Anna Pieri was born in 1765. She was described as a lively and cultivated Sienese patrician.
She married the Genoese aristocrat Anton Giulio II Brignole-Sale in 1786.
Her husband came from an old family of Genoa that had given doges to the Republic of Genoa including Giovanni-Francesco Brignole Sale (1635–36) and Gian-Francesco Brignole Sale II (1746–47).
They lived in an apartment on the top floor of the Palazzo Rosso in Genoa, where she hosted Enlightenment intellectuals of the day in her salon.
Anna Pieri's husband Anton-Giulio died in 1802.

===Courtier===
Anna Pieri often visited Paris during the First French Empire, and was admitted to the court as a lady in waiting to Marie Louise of Austria, the second wife of Napoleon.
She was created countess in 1810 by the emperor.

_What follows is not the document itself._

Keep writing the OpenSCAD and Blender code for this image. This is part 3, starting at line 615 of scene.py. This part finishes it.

After Bonaparte was exiled to Elba in 1814, Anna followed Marie Lousie to Austria to try to persuade her to remain faithful to Napoleon and to sustain him during this difficult time.
However, the court became increasingly hostile to Napoleon and suspicious of Anna, who was guarded by secret police in the Schönbrunn Palace, where she died in 1815.

==Legacy==
The Villa Duchessa di Galliera in Genoa today has the only 18th century theatre in Liguria, inaugurated in 1786.

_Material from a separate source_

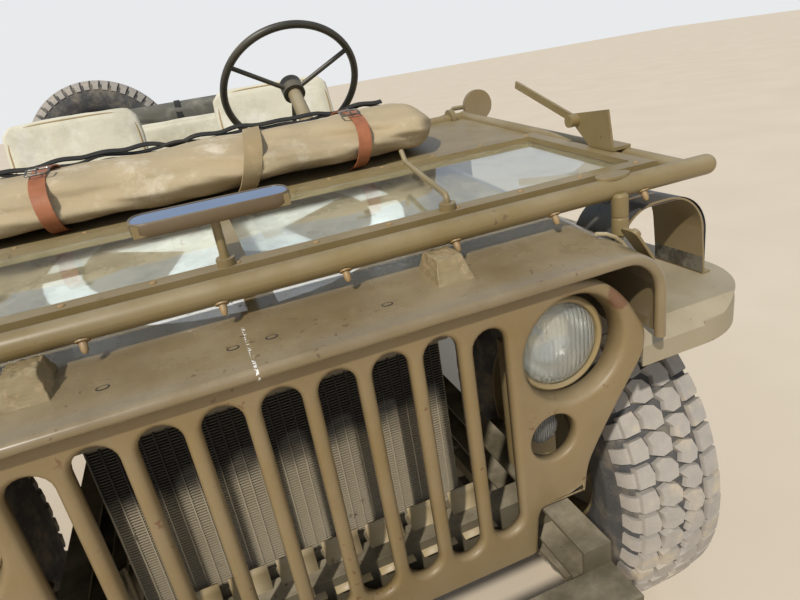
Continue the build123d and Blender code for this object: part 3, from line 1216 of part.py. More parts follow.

Anna Pieri Brignole Sale commissioned the neoclassical decoration by the painter Giuseppe Canepa.

==Issue==
Anna Pieri's son, Anton Giulio IV Brignole-Sale, 11th Marquess of Groppoli (1786–1863), attended the Congress of Vienna as a member of the Genoa Commission for restoration of the statehood of Genoa. He was rumored, probably without foundation, to be acting as the agent of Napoleon and Joachim Murat. Although he had a large sum of money to advance the cause, he did not succeed.
She also had a daughter, Thérèse-Catherine de Brignole-Sale (1787–1865).
Her granddaughter, Maria Brignole-Sale (1812–88) became Duchess of Galliera by marriage.